## TASK INSTRUCTIONS:
Search the data for the word "this". Reproduce every line where it is found.

## PROVIDED MATERIAL:
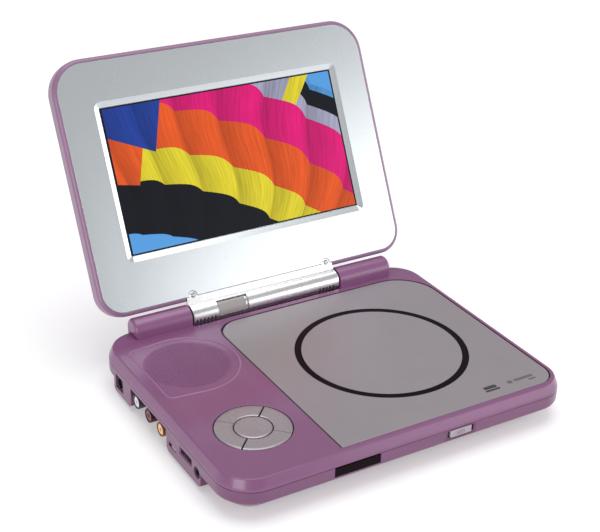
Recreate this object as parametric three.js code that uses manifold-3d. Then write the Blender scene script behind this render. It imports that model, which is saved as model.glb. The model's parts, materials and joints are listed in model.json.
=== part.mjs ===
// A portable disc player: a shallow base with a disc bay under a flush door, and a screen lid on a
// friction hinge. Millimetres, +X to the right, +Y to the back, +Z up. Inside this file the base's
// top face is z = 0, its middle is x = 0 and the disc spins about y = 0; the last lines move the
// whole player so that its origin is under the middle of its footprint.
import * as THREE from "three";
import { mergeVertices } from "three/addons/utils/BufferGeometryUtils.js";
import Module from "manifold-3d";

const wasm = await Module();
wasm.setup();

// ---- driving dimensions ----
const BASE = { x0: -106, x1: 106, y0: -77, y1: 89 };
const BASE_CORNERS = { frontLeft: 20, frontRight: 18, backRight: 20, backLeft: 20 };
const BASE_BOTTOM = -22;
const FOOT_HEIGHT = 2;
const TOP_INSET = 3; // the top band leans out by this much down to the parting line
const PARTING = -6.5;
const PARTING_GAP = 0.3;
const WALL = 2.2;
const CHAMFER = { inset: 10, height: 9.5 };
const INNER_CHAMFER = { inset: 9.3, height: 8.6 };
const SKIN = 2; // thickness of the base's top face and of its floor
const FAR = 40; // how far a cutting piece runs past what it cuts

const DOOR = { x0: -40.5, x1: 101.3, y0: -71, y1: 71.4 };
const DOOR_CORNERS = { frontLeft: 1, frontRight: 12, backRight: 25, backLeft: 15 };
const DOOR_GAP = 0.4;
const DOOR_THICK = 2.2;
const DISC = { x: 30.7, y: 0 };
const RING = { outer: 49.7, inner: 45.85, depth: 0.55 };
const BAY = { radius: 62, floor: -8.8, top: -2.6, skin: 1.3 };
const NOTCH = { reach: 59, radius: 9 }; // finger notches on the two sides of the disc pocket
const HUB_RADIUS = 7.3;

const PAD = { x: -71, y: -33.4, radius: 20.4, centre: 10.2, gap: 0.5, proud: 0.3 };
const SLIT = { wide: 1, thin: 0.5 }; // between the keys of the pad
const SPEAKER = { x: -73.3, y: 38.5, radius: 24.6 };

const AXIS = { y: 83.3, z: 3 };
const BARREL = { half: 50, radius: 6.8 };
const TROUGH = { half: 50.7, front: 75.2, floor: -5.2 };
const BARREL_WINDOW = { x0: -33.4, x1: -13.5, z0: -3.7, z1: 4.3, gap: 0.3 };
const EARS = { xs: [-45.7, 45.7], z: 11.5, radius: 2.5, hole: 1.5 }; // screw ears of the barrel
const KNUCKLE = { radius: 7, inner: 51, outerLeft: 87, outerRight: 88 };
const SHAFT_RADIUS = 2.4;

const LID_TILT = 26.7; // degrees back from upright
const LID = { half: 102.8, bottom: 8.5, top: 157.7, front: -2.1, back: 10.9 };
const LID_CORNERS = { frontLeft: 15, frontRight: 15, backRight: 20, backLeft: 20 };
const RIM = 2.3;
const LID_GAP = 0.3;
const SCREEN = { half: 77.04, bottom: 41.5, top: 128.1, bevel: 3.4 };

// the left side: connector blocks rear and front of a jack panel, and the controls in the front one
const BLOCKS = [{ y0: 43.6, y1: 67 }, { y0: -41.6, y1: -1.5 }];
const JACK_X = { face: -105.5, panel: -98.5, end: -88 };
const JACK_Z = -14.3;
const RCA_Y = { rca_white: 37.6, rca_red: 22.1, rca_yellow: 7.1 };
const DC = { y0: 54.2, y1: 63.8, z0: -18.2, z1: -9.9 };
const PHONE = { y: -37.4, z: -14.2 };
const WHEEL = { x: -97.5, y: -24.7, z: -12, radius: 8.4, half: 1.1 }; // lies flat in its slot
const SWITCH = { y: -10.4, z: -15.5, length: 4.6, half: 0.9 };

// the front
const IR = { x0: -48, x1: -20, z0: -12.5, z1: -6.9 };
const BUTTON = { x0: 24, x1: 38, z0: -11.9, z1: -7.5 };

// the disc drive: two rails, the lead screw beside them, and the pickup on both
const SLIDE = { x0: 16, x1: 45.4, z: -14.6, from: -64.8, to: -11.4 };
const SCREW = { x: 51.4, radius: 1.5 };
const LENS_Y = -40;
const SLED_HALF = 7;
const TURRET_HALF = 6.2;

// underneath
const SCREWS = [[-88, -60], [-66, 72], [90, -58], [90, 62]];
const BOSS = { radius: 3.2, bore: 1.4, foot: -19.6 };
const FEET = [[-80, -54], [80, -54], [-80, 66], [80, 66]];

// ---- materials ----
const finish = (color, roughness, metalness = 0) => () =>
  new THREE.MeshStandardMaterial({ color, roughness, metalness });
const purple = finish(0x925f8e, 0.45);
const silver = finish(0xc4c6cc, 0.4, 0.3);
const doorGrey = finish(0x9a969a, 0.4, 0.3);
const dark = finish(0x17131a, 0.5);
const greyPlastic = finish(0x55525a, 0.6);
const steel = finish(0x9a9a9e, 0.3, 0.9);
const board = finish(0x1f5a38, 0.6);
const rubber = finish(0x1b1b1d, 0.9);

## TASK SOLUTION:
Recreate this object as parametric three.js code that uses manifold-3d. Then write the Blender scene script behind this render. It imports that model, which is saved as model.glb. The model's parts, materials and joints are listed in model.json.
// friction hinge. Millimetres, +X to the right, +Y to the back, +Z up. Inside this file the base's
const TOP_INSET = 3; // the top band leans out by this much down to the parting line